Pound Weakens Amid Speculation BoE to Boost Liquidity

The pound declined against the dollar and the euro amid speculation the Bank of England will announce plans to boost liquidity among the U.K.’s lenders to increase the flow of credit into the economy.

Sterling fell versus most of its 16 major peers as the Financial Times reported that Chancellor of the Exchequer George Osborne and the central bank may announce measures today. Gilts fell for a fourth day after the Debt Management Office sold 1.5 billion pounds ($2.3 billion) of January 2060 bonds. Benchmark interest rates have been at a record-low 0.5 percent since policy makers cut them by 50 basis points in March 2009.

“The market is expecting some kind of liquidity measures from policy makers after the cut in official base rates did little to bring down borrowing costs in the real economy,” said Ian Stannard, the head of European currency strategy at Morgan Stanley in London. “Although such measures should benefit the economy, people in the market speculate they might involve more policy easing, which could be bad for the pound.”

The pound dropped 0.2 percent to $1.5528 at 11:24 a.m. London time. It reached $1.5269 on June 1, the lowest in almost five months. Sterling weakened as much as 0.3 percent to 81.21 pence per euro before trading at 80.97 pence.

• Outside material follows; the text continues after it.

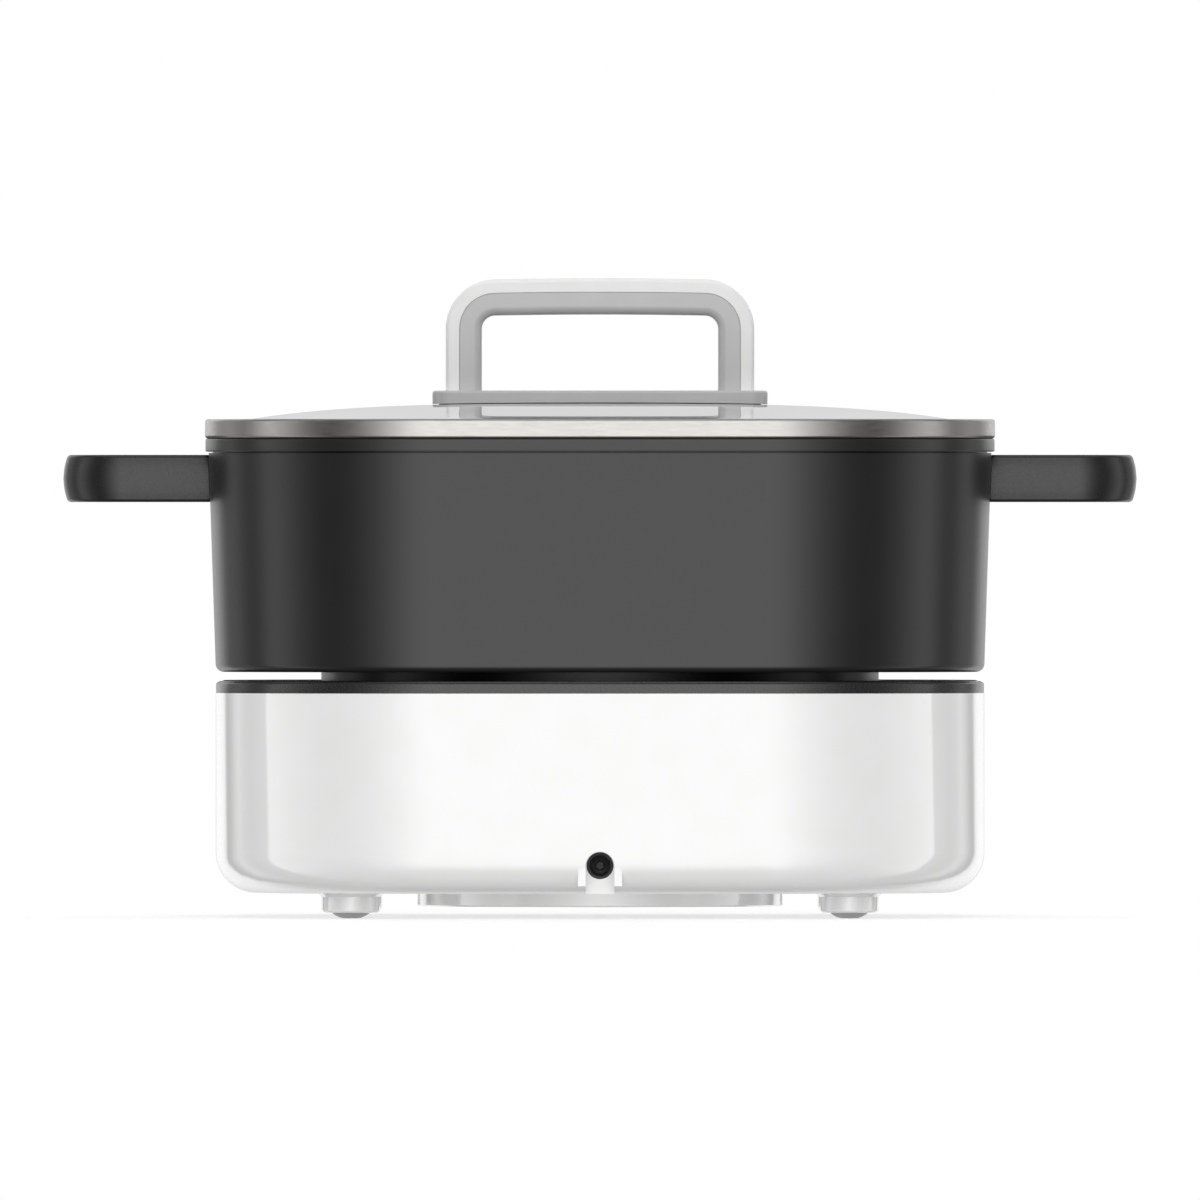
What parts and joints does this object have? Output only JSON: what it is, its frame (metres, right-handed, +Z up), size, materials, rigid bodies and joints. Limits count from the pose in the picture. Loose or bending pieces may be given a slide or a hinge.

The yield on 10-year gilts rose two basis points, or 0.02 percentage point, to 1.77 percent, having risen 15 basis points since June 8. The 4 percent bond due December 2022 slid 0.165, or 1.65 pence per 1,000-pound face amount, to 119.885.

‘Tight Credit Conditions’

Sterling has lost 2.6 percent in the past month, the worst performance among 10 developed-nation currencies tracked by Bloomberg Correlation-Weighted Indexes. The euro lost 0.9 percent while the dollar gained 1.3 percent.

The three-month sterling Libor-OIS spread, a gauge of banks’ reluctance to lend, is at 54.3 basis points today, within six basis points from this year’s high reached in January.

Bank of England Deputy Governor Paul Tucker said on June 12 that U.K. officials may need to do more to ease credit conditions and encourage lending as banks confront the mounting debt crisis in Europe. The central bank has said the turmoil in the euro area, Britain’s biggest trading partner, poses the biggest risk to the economy and financial stability.

“The banks themselves did not bring about the underlying challenges facing the euro area,” Tucker said in a speech in London. “Given the costs to our economy, the authorities, including” the U.K. central bank, “need to consider what more we could do to alleviate tight credit conditions in the U.K.”

Futures Bets

Futures traders have reversed their bets that the pound will gain against the dollar, according to data from the Washington-based Commodity Futures Trading Commission. The difference in the number of wagers by hedge funds and other large speculators on a decline in the pound compared with those on a gain -- so-called net shorts -- was 2,867 on June 5. That compared with net longs of 1.475 a week earlier.

Today’s bond sale drew bids for 1.8 times the amount of securities on offer. It was the first time the bond was tapped through an auction after it was sold through banks in October 2009.

Moody’s Investors Service yesterday cut Spain’s credit rating by three steps to Baa3, one level above junk, citing the nation’s increased debt burden. Spain’s 10-year bond yield rose to a euro-era record 6.998 percent today as the nation’s request for aid for its banks fuels speculation the world’s 12th-biggest economy may need a full rescue.

“As the debt crisis deteriorates further, the perception of the pound as a safe haven from trouble there is called into question as the euro zone is Britain’s major trading partner,” Stannard said.

Gilts have outperformed German bonds in the past week, with yield the difference between their 10-year securities narrowing five basis points to 25 basis points.

U.K. government bonds have returned 1.4 percent this year, according to indexes compiled by Bloomberg and the European Federation of Financial Analyst Societies. Bunds advanced 2.5 percent and Treasuries gained 1.9 percent.